L'impétrant cinéaste était retombé sur ses pattes en devenant photographe, arpentant les plateaux de tournage en Belgique et en France. Il rencontra les plus grands et vendit ses clichés aux magazines et journaux. De fil en aiguille, il en vint à écrire sur le cinéma, interviewant tout au long d'une riche carrière cinéastes, comédiens et techniciens, car Jean-Michel Vlaeminckx n'aimait rient tant que révéler les anonymes du cinéma, ceux qui en font l'éclat en restant dans l'ombre.
Ardent défenseur du cinéma belge, il s'en faisait le porte-parole, contre vents et marées. Il avait suivi les débuts sur la Croisette cannoise de la génération "C'est arrivé près de chez vous" (Rémy Belvaux, André Bonzel, Benoît Poelvoorde, Vincent Tavier), accompagné les débuts difficiles des Dardenne, fut un des premiers supporters de Jaco Van Dormael...
Ne négligeant aucun format ni aucun genre (avec un amour particulier pour le documentaire), Jean-Michel Vlaeminckx et l'équipe de Cinergie - sa famille professionnelle qu'il aimait tant - ont souvent été les premiers à écrire sur de jeunes cinéastes et comédiens, à l'occasion de leurs premières œuvres, film de fin d'étude ou court métrage professionnel. Nombreux sont ceux qui lui doivent un premier article, une première (longue) interview et, partant, un premier encouragement.
Si Jean-Michel Vlaeminckx avait ses coups de coeur (et -rares- coups de sang) et ses préférences, il ne transigeait pas, défendant avant tout l'intégrité du métier de critique et des œuvres cinématographiques face au raz-de-marée du cinéma commercial. "Il me semble que la propagande donc la réclame cela se paie. Le point de vue [du critique] lui, est non payant" rappelait-il pertinemment dans un courrier à l'Union de la presse cinématographique belge (UPCB) dont il était membre..On pouvait ne pas partager ses opinions ou ses analyses, dont il discutait volontiers, mais sa sincérité et son professionnalisme forçaient le respect.

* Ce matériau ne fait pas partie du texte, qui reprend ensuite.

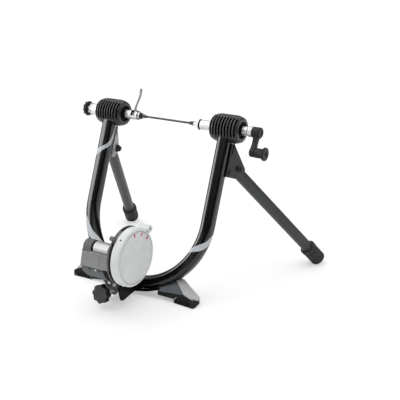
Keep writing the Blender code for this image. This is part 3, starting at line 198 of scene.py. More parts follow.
# The marks on the frame tube, painted by distance along it and round it, in millimetres.
# Each edge is a list of (round the tube from its rear face, outwards positive; along it from the arm's top).
marks = [
    {"side": -1,
     "upper": [(-43, 2), (-36, 10), (-31.5, 40), (-28.5, 56), (-17, 78.5), (-5, 89), (12, 97.5), (28, 101)],
     "lower": [(-43, 1), (-37, 12), (-33.5, 56), (-30.5, 75), (-22, 87.5), (-9.5, 97.5), (3, 109),
               (12, 115.5), (28, 103)]},
    {"side": -1,
     "upper": [(-43, 380), (-23.5, 342), (-11.5, 319), (-5.5, 306), (1.5, 284), (5, 274), (10.5, 266.5),
               (19.5, 259), (38, 244)],
     "lower": [(-43, 370), (-23.5, 362), (-11.5, 344), (1, 330), (7.5, 320), (10.5, 312), (13, 300),
               (23, 276), (38, 243)]},
    {"side": 1,
     "upper": [(-43, 332), (-16, 300), (1.5, 278.5), (12, 268), (27, 252), (33, 248), (40, 244)],
     "lower": [(-43, 330), (-16, 315), (-9, 306), (12, 288), (21.5, 279.5), (31, 270), (36, 256), (40, 243)]},
]
markReach, markRun = 43, 400        # how far round the tube and along it an edge may go
markPaint = {"colour": (0.47, 0.5, 0.53, 1), "roughness": 0.36}


def edgeCurve(tree, around, points):
    # one edge of a mark: metres along the tube, by metres round it
    node = addNode(tree, "ShaderNodeFloatCurve")
    line = node.mapping.curves[0]
    line.points[0].location = (0.0, points[0][1] / markRun)
    line.points[1].location = (1.0, points[-1][1] / markRun)
    for across, along in points[1:]:
        line.points.new((across + markReach) / (2 * markReach), along / markRun)
    node.mapping.update()
    feed(tree, node, {"Value": remap(tree, around, -markReach / 1000, markReach / 1000, 0.0, 1.0)})
    return calculate(tree, "MULTIPLY", node.outputs[0], markRun / 1000)


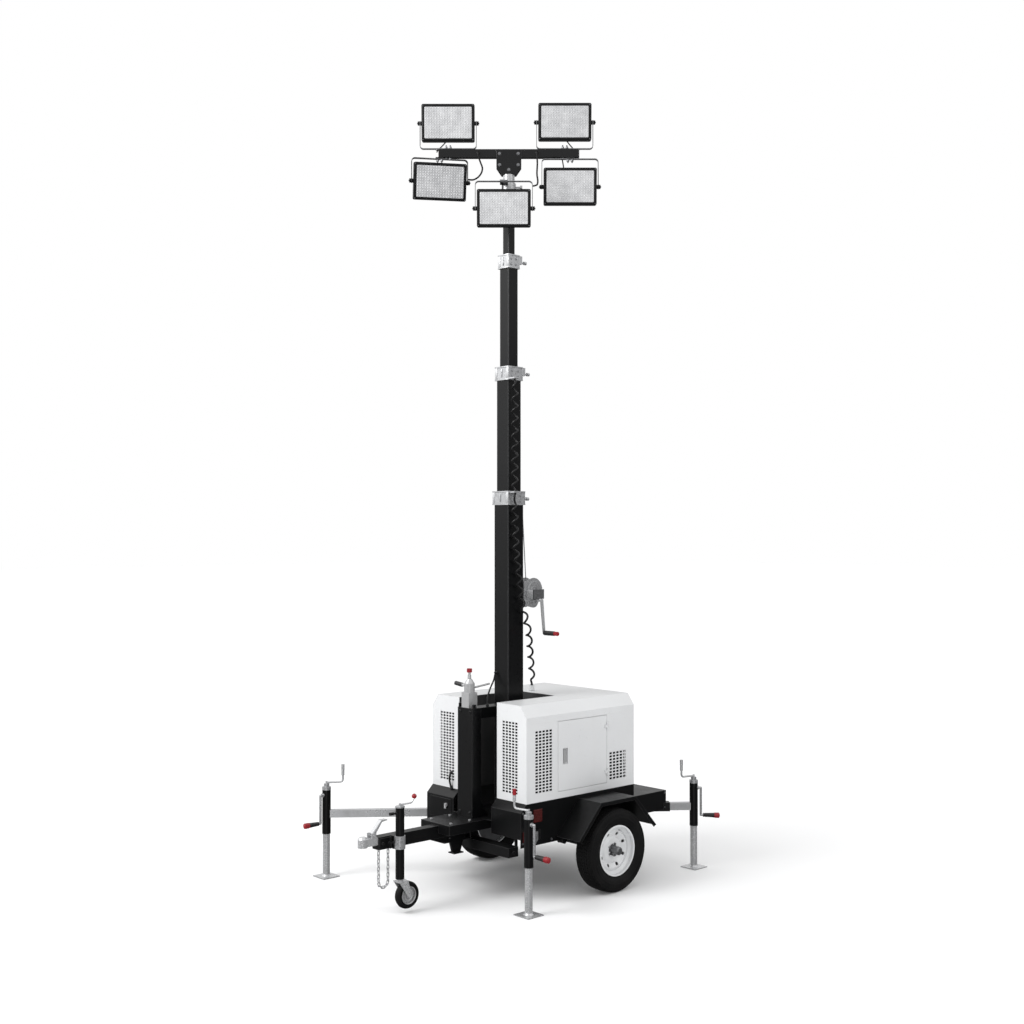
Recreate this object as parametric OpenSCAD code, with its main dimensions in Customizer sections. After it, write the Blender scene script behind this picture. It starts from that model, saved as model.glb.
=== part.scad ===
// Mobile light tower: a single-axle trailer with a generator canopy, a four-stage hand-wound
// mast, five floodlights on a T-bar, a jockey wheel and four pull-out stabiliser jacks.
// Millimetres, +Z up. The trailer points along -X, its left side is -Y, and it stands at Z = 0.

/* [Wheels and axle] */
// Distance between the wheel centres
track = 1458; // [1420:1:1500]
// Outer diameter of the tyre
tyre_d = 660; // [600:1:700]
// Width of the tyre
tyre_w = 170; // [155:1:190]
// Outer diameter of the steel rim's flanges
rim_d = 412; // [350:1:430]
// Diameter of the stub axle
stub_d = 40; // [30:1:50]

/* [Base frame] */
// Front face of the base, ahead of the axle
base_front = 826; // [800:1:900]
// Bottom of the base's side walls
base_bottom = 438; // [420:1:470]
// Top of the base, where the canopy sits
deck_z = 764; // [740:1:800]
// Wall thickness of the base
base_wall = 5; // [3:0.5:8]
// Height of the rear tray and of its top above the ground
tray_h = 160; // [120:1:180]
// Top of the rear tray above the ground
tray_top = 660; // [640:1:690]
// Length of the rear tray behind the canopy
tray_len = 404; // [300:1:500]

/* [Canopy] */
// Length of the canopy
canopy_l = 1218; // [1100:1:1350]
// Width of the canopy and of the base
canopy_w = 1134; // [1080:1:1160]
// Front of the canopy, ahead of the axle
canopy_front_x = 766; // [740:1:780]
// Top of the canopy roof
roof_z = 1511; // [1350:1:1650]
// Width of the slope along each side of the roof
slope_w = 68; // [40:1:100]
// Height of the slope along each side of the roof
slope_h = 90; // [50:1:120]
// Depth of the roof's folded edge below the slope
lip_h = 51; // [35:1:65]
// Thickness of the canopy's sheet
sheet = 3; // [2:0.5:5]
// Width of the notch that the mast stands in
notch_w = 456; // [400:1:500]
// Length of the notch from the canopy's front
notch_l = 646; // [560:1:700]

/* [Doors and vents] */
// Front edge of the door, behind the canopy's front
door_in = 337; // [320:1:360]
// Length of the door
door_l = 558; // [450:1:570]
// Gap round the door
door_gap = 3; // [2:0.5:5]
// Thickness of the door
door_t = 18; // [14:1:25]

/* [Mast] */
// Mast axis, ahead of the axle
mast_x = 431; // [400:1:450]
// Widths of the four square mast sections, outermost first
mast_w = [168, 140, 105, 70];
// Wall of a mast section
mast_wall = 5; // [4:0.5:6]
// Underside of the first collar
collar_z = 3068; // [2800:1:3300]
// Height of a collar
collar_h = 112; // [80:1:140]
// How far each sliding section shows above the collar below it
mast_out = [902, 804, 522]; // [[300:1:1100]]
// Length of a sliding section hidden in the one below it
mast_in = 1100; // [900:1:1300]

/* [Light head] */
// Turn of the light head about the mast
head_turn = -42.6; // [-90:0.1:90]
// Length of the T-bar
bar_l = 1145; // [1100:1:1300]
// Height and depth of the T-bar
bar_w = 64; // [56:1:80]
// Width of a floodlight
lamp_w = 434; // [400:1:450]
// Height of a floodlight
lamp_h = 300; // [280:1:310]
// Depth of a floodlight's housing
lamp_t = 62; // [50:1:80]

/* [Outriggers and jacks] */
// Angle of the outrigger beams from the trailer's length
beam_angle = 38.9; // [38:0.1:40]
// Width of an outrigger beam
beam_w = 60; // [50:1:62]
// Height of the beam's centre above the ground
beam_z = 520; // [515:1:525]
// Outer diameter of a jack's tube
jack_d = 70; // [64:1:76]
// Diameter of a jack's leg
leg_d = 58; // [50:1:60]
// Side of a jack's foot plate
foot_w = 160; // [140:1:200]
// Reach of a jack's side crank from the jack's axis
crank_reach = 214; // [200:1:230]

/* [Hitch] */
// Tip of the coupler, ahead of the axle
coupler_tip = 1928; // [1900:1:2000]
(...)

L'admiration, aussi : l'homme avait ébloui par deux fois ses proches et ses confrères, surmontant à l'âge de le retraite un cancer, d'abord, et un AVC, ensuite, pour, à chaque fois, reprendre le flambeau et repartir dans les salles et sur les tournages.

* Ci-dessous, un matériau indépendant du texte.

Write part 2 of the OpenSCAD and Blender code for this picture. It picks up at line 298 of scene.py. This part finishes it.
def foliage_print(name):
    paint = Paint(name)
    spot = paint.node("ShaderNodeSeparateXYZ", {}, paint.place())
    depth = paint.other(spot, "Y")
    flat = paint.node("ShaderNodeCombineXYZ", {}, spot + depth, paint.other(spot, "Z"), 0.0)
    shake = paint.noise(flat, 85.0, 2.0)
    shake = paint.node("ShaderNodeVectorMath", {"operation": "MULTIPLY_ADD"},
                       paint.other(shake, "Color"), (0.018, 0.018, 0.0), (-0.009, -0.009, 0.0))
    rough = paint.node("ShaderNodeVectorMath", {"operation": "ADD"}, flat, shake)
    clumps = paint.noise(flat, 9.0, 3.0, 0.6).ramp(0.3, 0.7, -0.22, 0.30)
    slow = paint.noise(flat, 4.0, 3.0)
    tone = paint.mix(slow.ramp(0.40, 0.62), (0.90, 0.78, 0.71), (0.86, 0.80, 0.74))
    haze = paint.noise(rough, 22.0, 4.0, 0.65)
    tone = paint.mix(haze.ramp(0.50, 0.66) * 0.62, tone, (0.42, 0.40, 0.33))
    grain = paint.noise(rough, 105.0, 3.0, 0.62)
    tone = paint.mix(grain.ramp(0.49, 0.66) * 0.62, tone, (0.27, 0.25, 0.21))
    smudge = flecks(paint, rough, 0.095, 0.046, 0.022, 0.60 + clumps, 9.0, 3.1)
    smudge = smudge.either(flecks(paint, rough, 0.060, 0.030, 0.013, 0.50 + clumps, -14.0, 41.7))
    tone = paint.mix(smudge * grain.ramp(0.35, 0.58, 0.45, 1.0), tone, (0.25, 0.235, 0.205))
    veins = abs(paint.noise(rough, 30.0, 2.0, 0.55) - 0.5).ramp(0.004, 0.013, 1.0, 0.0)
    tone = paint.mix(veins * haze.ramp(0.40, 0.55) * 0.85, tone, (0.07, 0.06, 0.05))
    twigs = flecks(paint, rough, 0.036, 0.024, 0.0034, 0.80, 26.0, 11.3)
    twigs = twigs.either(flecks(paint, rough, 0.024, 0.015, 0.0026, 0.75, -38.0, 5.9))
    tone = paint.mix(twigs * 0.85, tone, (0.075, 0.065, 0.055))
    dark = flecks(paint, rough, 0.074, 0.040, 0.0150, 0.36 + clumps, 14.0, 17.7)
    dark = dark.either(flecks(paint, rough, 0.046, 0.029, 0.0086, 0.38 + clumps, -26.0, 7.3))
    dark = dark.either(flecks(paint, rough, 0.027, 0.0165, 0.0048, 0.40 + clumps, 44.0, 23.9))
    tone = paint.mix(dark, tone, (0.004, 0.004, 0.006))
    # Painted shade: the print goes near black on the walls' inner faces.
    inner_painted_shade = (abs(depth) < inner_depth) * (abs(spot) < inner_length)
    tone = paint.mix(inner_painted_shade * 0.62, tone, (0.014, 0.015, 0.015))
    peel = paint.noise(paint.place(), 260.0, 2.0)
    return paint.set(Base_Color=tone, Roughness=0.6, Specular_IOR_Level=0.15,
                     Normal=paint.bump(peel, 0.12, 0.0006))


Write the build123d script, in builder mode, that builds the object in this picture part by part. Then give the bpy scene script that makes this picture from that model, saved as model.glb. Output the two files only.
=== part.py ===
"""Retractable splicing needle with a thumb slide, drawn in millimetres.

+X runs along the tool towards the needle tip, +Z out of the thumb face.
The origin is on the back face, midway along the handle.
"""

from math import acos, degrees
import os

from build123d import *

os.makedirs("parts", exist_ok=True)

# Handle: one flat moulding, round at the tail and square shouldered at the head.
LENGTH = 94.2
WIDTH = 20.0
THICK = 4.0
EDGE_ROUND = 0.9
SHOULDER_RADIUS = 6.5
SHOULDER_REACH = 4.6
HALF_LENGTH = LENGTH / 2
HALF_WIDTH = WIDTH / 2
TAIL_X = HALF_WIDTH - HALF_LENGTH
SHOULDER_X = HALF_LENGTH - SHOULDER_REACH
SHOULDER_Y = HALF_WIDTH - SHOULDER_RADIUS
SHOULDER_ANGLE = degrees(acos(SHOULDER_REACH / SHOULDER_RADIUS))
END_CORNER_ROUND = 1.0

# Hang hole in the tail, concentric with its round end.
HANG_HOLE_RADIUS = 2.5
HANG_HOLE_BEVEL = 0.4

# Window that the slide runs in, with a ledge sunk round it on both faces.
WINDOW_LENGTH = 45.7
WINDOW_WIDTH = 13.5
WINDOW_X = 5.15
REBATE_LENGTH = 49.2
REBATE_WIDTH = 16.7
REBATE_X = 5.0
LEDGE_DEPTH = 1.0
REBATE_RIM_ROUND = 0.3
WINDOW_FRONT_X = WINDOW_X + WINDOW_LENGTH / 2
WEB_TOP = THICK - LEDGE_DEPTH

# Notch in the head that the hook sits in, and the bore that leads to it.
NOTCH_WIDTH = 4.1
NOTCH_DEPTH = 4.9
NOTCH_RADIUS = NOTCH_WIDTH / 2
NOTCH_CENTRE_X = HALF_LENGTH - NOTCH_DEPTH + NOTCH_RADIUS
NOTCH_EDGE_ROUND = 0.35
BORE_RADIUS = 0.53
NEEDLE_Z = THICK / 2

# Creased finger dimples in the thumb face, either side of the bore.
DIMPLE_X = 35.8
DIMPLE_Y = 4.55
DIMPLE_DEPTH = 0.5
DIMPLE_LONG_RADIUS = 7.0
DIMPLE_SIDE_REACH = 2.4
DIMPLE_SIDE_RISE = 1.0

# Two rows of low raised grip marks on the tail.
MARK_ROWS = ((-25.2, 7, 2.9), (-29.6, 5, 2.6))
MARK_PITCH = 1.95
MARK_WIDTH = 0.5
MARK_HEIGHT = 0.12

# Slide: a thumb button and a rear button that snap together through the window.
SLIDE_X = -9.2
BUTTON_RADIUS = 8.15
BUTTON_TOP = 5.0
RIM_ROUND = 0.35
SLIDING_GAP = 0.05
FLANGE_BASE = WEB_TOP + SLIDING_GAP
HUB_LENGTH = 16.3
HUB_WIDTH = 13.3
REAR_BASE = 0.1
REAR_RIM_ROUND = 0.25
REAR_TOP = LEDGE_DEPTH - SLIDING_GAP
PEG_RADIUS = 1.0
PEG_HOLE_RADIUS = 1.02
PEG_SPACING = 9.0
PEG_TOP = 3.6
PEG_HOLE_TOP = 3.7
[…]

Avec Jean-Michel, c'est une mémoire précieuse des quarante dernières années du cinéma belge qui s'éteint. Il nous reste ses écrits pour nous en souvenir. Et l'image de son éternel sourire pour les illuminer.
Alain Lorfèvre
La rédaction de La Libre Culture présente à la famille de Jean-Michel et à toute l'équipe de Cinergie leurs sincères et affectueuses condoléances.